There’s also the soundbite-friendly concept of “hate the sin, love the sinner,” which is often misattributed to gospel or scripture but, if you believe the Internet, is actually from Mahatma Gandhi.  I first heard this saying in reference to one political sex scandal or another (it was hard to keep track of them) in the 1990s, but it seems trite to put adulterous politicians in the same category as murderers.  And I wonder, is the irreversible sin of murder something that can be atoned for, especially if the murderer dies along with his victims?  Must the “sinner” whom we profess to “love” be contrite and repentant?  Must the sinner actually seek our forgiveness in order for us to forgive?
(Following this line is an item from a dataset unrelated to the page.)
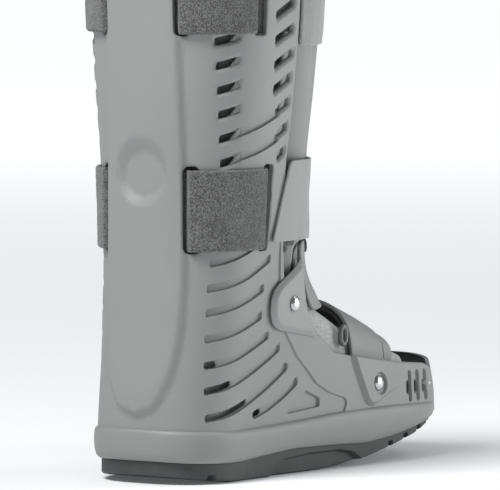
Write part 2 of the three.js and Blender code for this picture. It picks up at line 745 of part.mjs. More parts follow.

While part of me admires the quick-thinking and industrious efforts of the Pierce County Sheriff Paul Pastor and Pierce County CrimeStoppers to buy the cemetery plots next to the Powell boys to prevent their father’s remains from being buried next to theirs, there’s something about this part of the story that seems shortsighted to me from, let’s say, an eternal standpoint.  But again, unlike the Sheriff and other Pierce County law enforcement officials, I wasn’t there at the crime scene or with the family, and I haven’t had to personally address any of the aftermath.

I know it’s not my or anybody besides the Powell family’s decision, but I’ll admit that there’s an idealistic part of me that envisions Josh Powell buried next to his sons as the most profound earthly expression of forgiveness imaginable.  Won’t the wounds heal someday —who knows how many lifetimes from now — and won’t having the family that was destroyed in this world resting together for eternity in the earth eventually seem like the right thing to do for the ages?

I freely acknowledge that I’m gratefully naïve in matters of this magnitude, but I like to think that there might be another place beyond this one, regardless of anyone’s beliefs, where even a father who murders his wife and their sons can be forgiven.